The greatest part about my journey as an adoptee are the traces of God’s redemption throughout my life. God gave me parents: one set at birth and another to raise me. God gave me multiple families: my birth family, my adoptive family, my marriage and children, and my birth son’s family. But the biggest and most important thing God gave me was the choice of forgiveness.
I didn’t realize I needed to forgive my birth family, my adoptive family, my abuser, and myself until recently. The past few years, God has called me explore my trauma and choose forgiveness. I forgave my birth family for their shame and secrecy. I forgave my birth parents for not being ready. I forgave my adoptive family for not understanding me and how to fully embrace my differences. I forgave my parents for not knowing I was being molested. I forgave my abuser for his horrific choices. And I forgave myself for needing to choose adoption for my birth son and for the lies I believed about my identity.
God has so lovingly and graciously replaced those lies with His truths. My identity is firmly in the Lord who saved me. My identity is not of this world. My identity does not come from my own misconceptions or how others judge me. I am loved. I am wanted. I have value. He has good plans for me. I am not alone. I am His and He is mine.
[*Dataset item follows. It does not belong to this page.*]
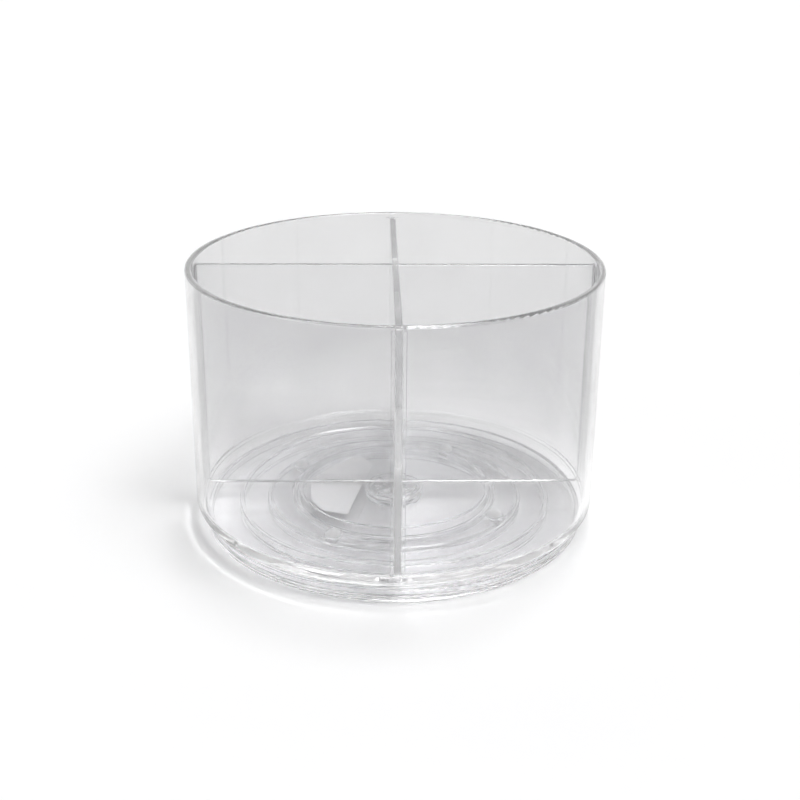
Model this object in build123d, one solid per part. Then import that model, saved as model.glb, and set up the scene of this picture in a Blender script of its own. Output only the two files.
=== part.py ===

We are all adopted into His family. We are His children. That is where we all find our identity. So, as we speak about adoption and use adoption language, regardless of our place in the triad, we should all speak the way our Father speaks to us: with love, hope, peace, grace and understanding. We won’t be perfect, but we are all forgiven and redeemed. All of our journeys into adoption started with loss and grief but our true Father has so much better in store for us. Whether or not my adoption was His plan, I know, He adopted me to live with Him forever in eternity and that is the greatest plan of all.